Shaqfu.com is dedicated to destroying every copy of Shaq Fµ by buying the game from anyone who owns it.
|This page was originally sporked from your mom jk wikipedia.|
Unfortunately, as the true intent of the game was about as well-explained as it was well-thought-out, only a handful of people actually figured it out, and most of the rest of society became perplexed at its odd story and characters, and it's peculiar fighting mechanics. Very few found the experience of playing the game enjoyable, and eventually all remaining copies of the game still in circulation were bought up and buried in the mexican desert, not far from similar mass graves containing E.T. cartridges, copies of Battlefield Earth (The film, since no one could ever convince that fruity club that the book was just as bad), the missing Florida Ballots, and The Wachowski Brothers' credibility.

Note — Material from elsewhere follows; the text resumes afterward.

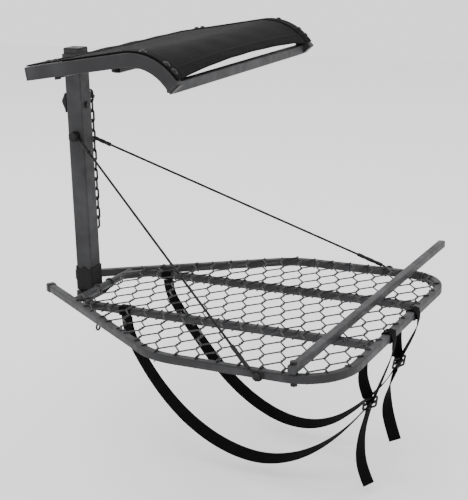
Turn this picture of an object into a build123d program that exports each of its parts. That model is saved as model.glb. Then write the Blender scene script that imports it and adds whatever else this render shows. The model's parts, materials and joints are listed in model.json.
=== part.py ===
"""Hang-on tree stand: a fold-up mesh deck, a flip-up sling seat, a swing-out bar and carry straps.

Millimetres. +X points away from the trunk, +Y across the deck to its left side, +Z up.
The origin lies on the trunk line, level with the centre line of the deck rails.
"""
from math import atan, cos, degrees, radians, sin, tan
import os

from build123d import *

os.makedirs("parts", exist_ok=True)

SIDES = {"right": -1, "left": 1}
RUN_FIT = 0.05                    # radial clearance of a turning fit

# ---- post ----
POST_X = 30.0
POST = 38.0
POST_WALL = 2.0
POST_BOTTOM, POST_TOP = -24.0, 509.0
FACE = POST / 2
BOLT_R = 5.0
SEAT_PIVOT_Z = 484.0
CABLE_BOLT_Z = 329.0
CLAW_Z = 393.0
BASE_X, BASE_Z = 24.0, -15.0
BOOT_BOTTOM, BOOT_TOP, BOOT_T = -8.0, 44.0, 2.5
EAR_IN, EAR_T, EAR_R = 22.0, 3.0, 11.0

# ---- chain ----
CHAIN_X, CHAIN_Y, CHAIN_TOP = 30.0, 45.0, 419.0
LINK_WIRE_R, LINK_W, LINK_PITCH, LINKS = 2.25, 16.0, 21.2, 14

# ---- deck ----
RAIL, RAIL_WALL = 16.0, 1.5
RAIL_Y, RAIL_REAR_Y = 323.5, 49.7
RAIL_REAR_X, BEND_X, FRONT_X = -38.0, 375.5, 736.5
BEND_R, CORNER_R = 150.0, 97.0
FRONT_HALF = 220.0
INNER, INNER_Y, INNER_Z, INNER_REAR_Y = 15.0, 122.0, 0.5, 78.0
FOLD_X, FOLD_R = 66.0, 8.0
DECK_TOP = RAIL / 2
MESH_T, MESH_REAR_X = 3.0, 80.0
CELL_X, CELL_Y = 42.6, 46.4       # lattice pitch of the mesh
CELL_AT = (487.0, -40.5)          # centre of one cell
HOLE_X, HOLE_SHOULDER, HOLE_TIP = 19.1, 11.4, 32.9
CABLE_X, CABLE_R, CABLE_EYE_Y = 595.0, 2.2, 337.0

# ---- swing-out bar ----
REST_X, REST_PIVOT_Y = 658.0, -323.5
REST_NEAR_Y, REST_FAR_Y = -331.0, 514.0
REST_BOTTOM = 11.3

# ---- seat ----
SEAT_Y, SEAT_W, SEAT_H, SEAT_WALL = 285.5, 19.0, 25.0, 1.6
SEAT_REAR, SEAT_CORNER, SEAT_TIP = (119.0, 500.0), (380.8, 540.5), (425.9, 486.8)
SEAT_BEND_R = 100.0
SEAT_FRONT = (411.0, 485.5)
CROSS_TUBES = {"rear": (135.0, 499.0), "mid": (179.0, 502.0), "front": (301.0, 515.0)}
SEAT_EAR_IN, SEAT_EAR_T = 19.6, 4.0
ARM_W = 16.0
SLING_T, SLING_HALF = 2.4, 292.0

# ---- webbing ----
WEB_W, WEB_T = 25.0, 2.0
TAIL_W = 25.0


def save(piece, label):
    """Label a finished piece and write its STEP file."""
    piece.label = label
    export_step(piece, f"parts/{label}.step")


def box_section(width, height, wall, radius=2.5):
    """Rounded box-tube section in the sketch in use."""
    RectangleRounded(width, height, radius)
    RectangleRounded(width - 2 * wall, height - 2 * wall, radius - 1, mode=Mode.SUBTRACT)


def start_plane(line):
    """Section plane at a path's start, with its local X up."""
    return Plane(origin=line @ 0, x_dir=(0, 0, 1), z_dir=line % 0)


def bolt(start, end, radius, head_r, head_t):
    """Bolt between two points: a shank, a hex head behind the start and a nut beyond the end."""
    axis = Vector(*end) - Vector(*start)
    with BuildPart() as made:
        with BuildSketch(Plane(origin=start, z_dir=axis)):
            Circle(radius)
        extrude(amount=axis.length)
        with BuildSketch(Plane(origin=start, z_dir=axis)):
            RegularPolygon(head_r, 6)
        extrude(amount=-head_t)
        with BuildSketch(Plane(origin=end, z_dir=axis)):
            RegularPolygon(head_r, 6)
        extrude(amount=head_t)
    return made.part


def washer(start, end, radius, bore):
    """Washer between two points."""
    axis = Vector(*end) - Vector(*start)
    with BuildPart() as made:
        with BuildSketch(Plane(origin=start, z_dir=axis)):
            Circle(radius)
            Circle(bore, mode=Mode.SUBTRACT)
        extrude(amount=axis.length)
    return made.part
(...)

Recent Combinations with Mass Media
Recently several buisnesses have embraced the art of Shaq Fu as not only a physical martial art, but a mental and spiritual one as well, and have attempted to incorporate its teachings with their business strategies (much the way smarter people embraced the principles of Go in a similar manner). Generally, the resulting intent is to produce products intended solely to annoy, perplex, and infuriate consumers, presumably to make other products produced by the group look better by comparison, or to inflict brain damage and produce an army of fans who will purchase anything with the person or company's name on it. Invaribaly, the former has proven to be less successful then expected, though the latter has met with some small success.